I am myself a witness to this, as are dozens of members of the Texas Pakistani community who all share one common testimony, that Syed Javaid Anwar Sahib’s personal character stands above all suspicion. He is one of those rare men who, having earned wealth in America, did not take that wealth and walk away from his community but instead drew closer to it. This is a rare virtue and it must be honored. According to a Texas Tribune investigation, he stands at the top of Governor Greg Abbott’s list of largest individual donors. He shares with the Governor a deep personal friendship. Over the past several years he has contributed more than six and a half million dollars in support. In 2015, the Governor appointed him to the Texas Higher Education Coordinating Board, where he will serve until 2027. This is not an accusation. This is a fact, and this fact, at this very moment, holds within it the possibility of becoming a great blessing.
And it is from this very point that my appeal begins.
Syed Javaid Anwar Sahib, you are a major donor in the Republican Party, but your friendship with the Governor is more than a political relationship. It is a bridge. And in this hour, that bridge is perhaps the most precious asset our community possesses. The mother of Grand Prairie, Dr. Aminah Knight, is your sister. Those six hundred souls who would have gathered at Epic Waters are your brothers and sisters and your children. Some of them are Pakistani, some Arab, some African, some South Asian, but every one of them is your community. And those children who will not enter that pool on the first of June, they are like your own grandchildren. Today, when their hearts have been wounded, they all are turning toward their elders. And in the list of community elders, your name stands first.
There can be no two opinions about it, that in our hour of grief we look toward our own, and in this moment the community is looking toward you. It is your gift that you can walk into the Governor’s office in a way that none of us can, that he is only a phone call away from you, while we have neither the door nor the voice. You can carry into his ear the words that no press release of ours and no protest of ours can ever carry. You can sit with him over chai or coffee and you can say, Governor, Dr. Aminah Knight is no threat, she is the mother of six children. Those six hundred people are not a sharia project, they are your Texan citizens, they are your taxpayers, they are your voters, they are your doctors and engineers and teachers. Their dress is their culture, it is no danger. Their Eid celebration is no unconstitutional act. It is only a simple joy, the same joy you witness on Christmas at the homes of your Christian friends, the same joy you witness on Hanukkah at the homes of your Jewish colleagues. We ask only for that much space. We ask only for that much recognition.

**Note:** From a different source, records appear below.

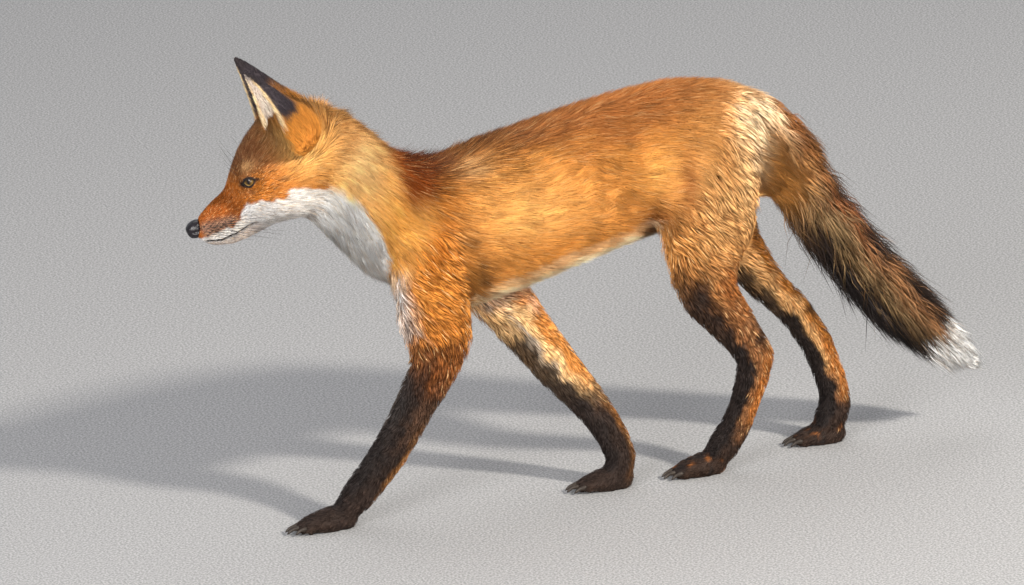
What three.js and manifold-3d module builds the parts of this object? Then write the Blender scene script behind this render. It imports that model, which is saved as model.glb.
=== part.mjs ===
// A red fox walking, life-size, as a still model. Millimetres, +Z up. The nose points to -X, the left
// side to -Y, and the soles stand on Z = 0. Every form reaches out to the tips of the coat.
import * as THREE from "three";
import { mergeVertices } from "three/addons/utils/BufferGeometryUtils.js";
import Module from "manifold-3d";

const wasm = await Module();
wasm.setup();

// ---- Driving dimensions --------------------------------------------------------------------------
const GAP = 0.3; // clearance between two pieces that touch
const BODY_SIDES = 20; // corners of a ring on the trunk, neck and head
const TAIL_SIDES = 16;
const LIMB_SIDES = 12;
const HEAD_YAW = 12; // degrees that the head is turned to the fox's right
const HEAD_PITCH = 30; // degrees that the muzzle points down
const NOSE_TIP = new THREE.Vector3(-399.5, 31, 317.8);
const MIDDLE = [5.3, 2, 0]; // of the whole fox's box, which is moved to stand on the origin
const EYE_RADIUS = 8.6;
const EAR_HEIGHT = 86; // from the root inside the coat to the tip
const EAR_RADIUS = 26.5; // of the cup, at its widest
const EAR_THICKNESS = 2.6;
const TOE_RADIUS = 6.6;
const CLAW_LENGTH = 13;
const CLAW_RADIUS = 1.9;

const UP = new THREE.Vector3(0, 0, 1);
const FORWARD = new THREE.Vector3(-1, 0, 0);
const rad = THREE.MathUtils.degToRad;

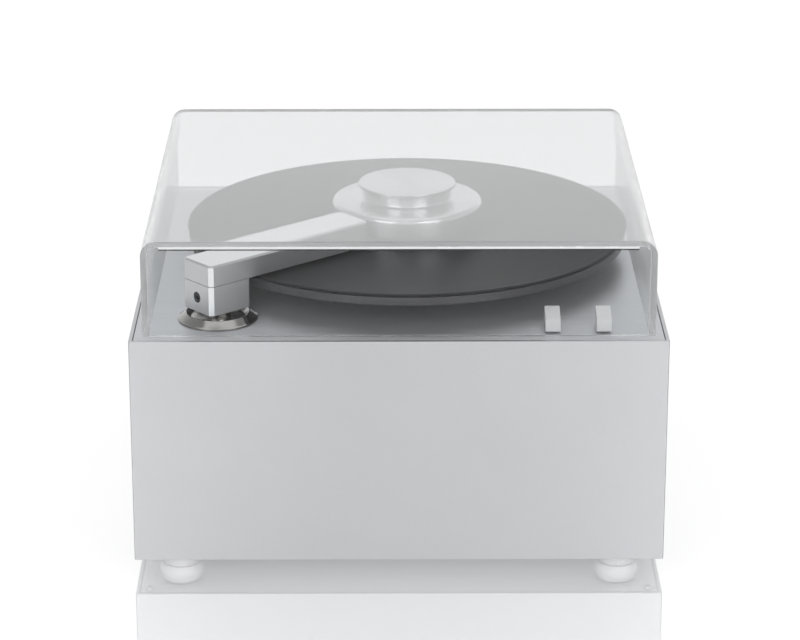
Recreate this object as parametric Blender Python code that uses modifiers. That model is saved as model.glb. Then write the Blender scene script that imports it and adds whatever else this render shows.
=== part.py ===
# Record cleaning machine: an aluminium case with a turned platter, a suction arm and a clear dust cover.
# Metres, +Z up. The origin is the middle of the object's box at the height that the feet stand on.
# X runs to the right along the front, Y runs back, and the front looks towards -Y.

import math

import bmesh
import bpy
from mathutils import Matrix, Vector

# General clearances
SEAT_GAP = 0.0003
RUNNING_GAP = 0.0003
CUT_OVERRUN = 0.002
SCREW_MERGE = 0.00005
ROUND_STEPS = 36
FINE_STEPS = 56
SMALL_STEPS = 20
SLOT_END_STEPS = 5
BELT_ARC_STEPS = 20
WELD_DISTANCE = 0.00001

# Case
CASE_HEIGHT = 0.1525
WALL = 0.0025
CORNER_RADIUS = 0.0012
TOP_THICKNESS = 0.003
TOP_EDGE_CHAMFER = 0.0003
BASE_THICKNESS = 0.002
REAR_THICKNESS = 0.002
POST_SIDE = 0.012
POST_CHAMFER = 0.001

# Feet
FOOT_RADIUS = 0.0145
FOOT_TOP_RADIUS = 0.0125
FOOT_HEIGHT = 0.012
FOOT_EDGE = 0.003
FOOT_RECESS_RADIUS = 0.006
FOOT_RECESS_DEPTH = 0.004
FOOT_INSET_X = 0.029
FOOT_INSET_Y = 0.028

# Vents in the base plate
VENT_SLOT_LENGTH = 0.05
VENT_SLOT_WIDTH = 0.0045
VENT_SLOT_PITCH = 0.010
VENT_SLOT_COUNT = 6

# Dust cover
COVER_INSET = 0.0085
COVER_HEIGHT = 0.0644
COVER_SHEET = 0.004
COVER_BEND_RADIUS = 0.0098
COVER_BEND_SEGMENTS = 8

# Platter group, all heights above the top plate
PLATTER_OFFSET_X = 0.0063
RECORD_RADIUS = 0.1508
RECORD_OVERHANG = 0.0008
PLATTER_LIP_WIDTH = 0.012
RECORD_TO_COVER_SIDE = 0.0044
RECORD_TO_COVER_END = 0.0037
RECORD_TOP = 0.0264
RECORD_THICKNESS = 0.0016
RECORD_HOLE_RADIUS = 0.00362
RECORD_BEAD = 0.0035
RECORD_DIP = 0.00025
LABEL_RADIUS = 0.05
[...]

I have known, not just from today but from many years past, that you are capable of doing this, because I know you personally. I also know those who know you personally, and we are all in agreement, that you are a man not merely rich in wealth but also rich in heart, a man who keeps his friendships. With your success in Texas, you have built a bridge, and that bridge is now waiting to be used for a sacred purpose. This purpose is not a denial of your character, it is the highest expression of your character. You have spent your entire life giving. You have provided millions of dollars in funding not only to your ancestral homeland of Pakistan but also to the universities of Texas, year after year. And this moment is a new kind of giving moment. It is the giving of something larger than money. It is the giving of voice. It is the giving of presence. It is the giving of your community a place to stand on its weakest day.

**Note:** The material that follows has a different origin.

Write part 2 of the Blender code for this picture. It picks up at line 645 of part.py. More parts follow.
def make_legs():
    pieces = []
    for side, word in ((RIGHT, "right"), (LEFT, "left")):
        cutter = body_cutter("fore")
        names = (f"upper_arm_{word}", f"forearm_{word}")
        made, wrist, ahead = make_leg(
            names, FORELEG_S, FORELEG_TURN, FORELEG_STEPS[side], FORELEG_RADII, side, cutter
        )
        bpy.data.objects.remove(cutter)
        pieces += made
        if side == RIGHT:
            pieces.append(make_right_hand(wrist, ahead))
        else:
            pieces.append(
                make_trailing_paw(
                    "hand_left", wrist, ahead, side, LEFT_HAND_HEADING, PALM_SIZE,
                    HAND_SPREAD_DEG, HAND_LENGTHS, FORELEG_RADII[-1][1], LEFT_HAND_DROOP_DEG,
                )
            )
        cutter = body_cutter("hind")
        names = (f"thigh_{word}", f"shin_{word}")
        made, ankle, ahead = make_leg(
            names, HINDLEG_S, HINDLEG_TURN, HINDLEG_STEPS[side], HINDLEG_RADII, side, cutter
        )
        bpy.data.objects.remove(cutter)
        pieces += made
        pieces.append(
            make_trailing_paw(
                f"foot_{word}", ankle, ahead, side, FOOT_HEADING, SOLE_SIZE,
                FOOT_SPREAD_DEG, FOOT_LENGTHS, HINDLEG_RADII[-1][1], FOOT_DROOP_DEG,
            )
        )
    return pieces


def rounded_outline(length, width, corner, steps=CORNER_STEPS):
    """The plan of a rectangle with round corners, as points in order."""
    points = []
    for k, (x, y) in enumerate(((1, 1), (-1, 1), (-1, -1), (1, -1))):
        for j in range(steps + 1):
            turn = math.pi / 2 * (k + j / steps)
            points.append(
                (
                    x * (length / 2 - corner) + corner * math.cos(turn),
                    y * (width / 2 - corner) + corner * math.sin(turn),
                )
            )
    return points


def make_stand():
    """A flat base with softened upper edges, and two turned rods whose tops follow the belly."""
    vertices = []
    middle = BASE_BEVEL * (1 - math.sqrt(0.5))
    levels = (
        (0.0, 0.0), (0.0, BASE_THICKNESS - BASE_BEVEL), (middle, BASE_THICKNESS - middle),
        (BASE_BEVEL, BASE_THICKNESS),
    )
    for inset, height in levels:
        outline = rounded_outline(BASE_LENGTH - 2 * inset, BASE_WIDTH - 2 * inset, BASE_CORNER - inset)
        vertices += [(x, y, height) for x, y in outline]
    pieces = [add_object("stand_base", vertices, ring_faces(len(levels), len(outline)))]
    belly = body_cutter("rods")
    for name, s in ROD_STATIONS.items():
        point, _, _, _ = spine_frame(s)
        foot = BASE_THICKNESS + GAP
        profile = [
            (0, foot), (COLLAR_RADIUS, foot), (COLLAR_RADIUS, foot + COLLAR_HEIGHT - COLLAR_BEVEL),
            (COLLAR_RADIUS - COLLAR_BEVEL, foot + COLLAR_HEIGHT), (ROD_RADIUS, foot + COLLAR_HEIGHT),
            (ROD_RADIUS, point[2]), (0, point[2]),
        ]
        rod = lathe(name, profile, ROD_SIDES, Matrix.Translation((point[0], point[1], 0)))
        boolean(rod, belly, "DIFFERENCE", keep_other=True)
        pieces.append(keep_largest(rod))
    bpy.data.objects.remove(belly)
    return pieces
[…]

James Baldwin once wrote that we are responsible for our relationships, and that we cannot separate ourselves from our people, no matter how high we rise. Your height is part of the air our community breathes. Your success is our success. Your influence is our influence. But influence remains influence only when it is used at the moment of need. That moment is now. This week. This month. A single phone call from you, a single meeting, a single private message into the Governor’s office, perhaps it cannot change the spirit of HB 4211, perhaps it cannot reverse the EPIC City decision, perhaps it cannot undo the designation of CAIR as a terrorist organization. But it can open a door. It can establish a boundary. It can remind the Governor that with your dollars there comes also a condition, the condition that comes with every true friendship, the condition that a friend does not strike his friend’s community.
I have been a journalist for many decades, and I have learned that the real work of politics is not done on the ballot paper but in the delicacy of relationship. You stand among the closest friends of the Governor, and I know personally that he is no further than a phone call from you. This relationship is also a sacred trust. Trusts are not given only to be received. They are given to be carried forward. You have given much, and you have asked nothing in return. But now is the moment of carrying forward. The voice of our community, the pain of our community, the simple plea of our community that our children be allowed a few hours in a swimming pool, all of this is now in your hands as a sacred trust. You can carry it to the Governor’s table the way no one else can.
This is no political bargain. This is no condition. This is a work of love, and works of love are always the highest of all works. You have done thousands of quiet works of love in your life, and we have all seen them, the iftar dinners in Houston, the funding of the Islamic Society, the educational support of Pakistani students, the guidance of new arrivals to Texas, and countless other acts that stand to your credit and remain the pride of our community. Today we are asking from you another quiet work of love. Speak to the Governor. Place our face before him. Remind him that the Muslims of Texas are his own people, that they are his taxpayers, that among them are families of doctors and engineers and teachers, and that the cancellation of their Eid al-Adha event is not the glory of Texas, it is the shame of Texas.
Dr. Aminah Knight, after the cancellation, said something beautiful. She invoked the Quranic vision that with every hardship there comes ease. And so she has announced an interfaith gathering for the fourth of July, calling it “The Great American Cookout,” where people of every faith will gather as American citizens. This is her greatness. This is not her retreat, this is her advance. She is saying that we too are part of this American family. But her solitary advance is not enough. She needs the support of her community behind her, and the community needs the support of its elders. You stand at the head of those elders.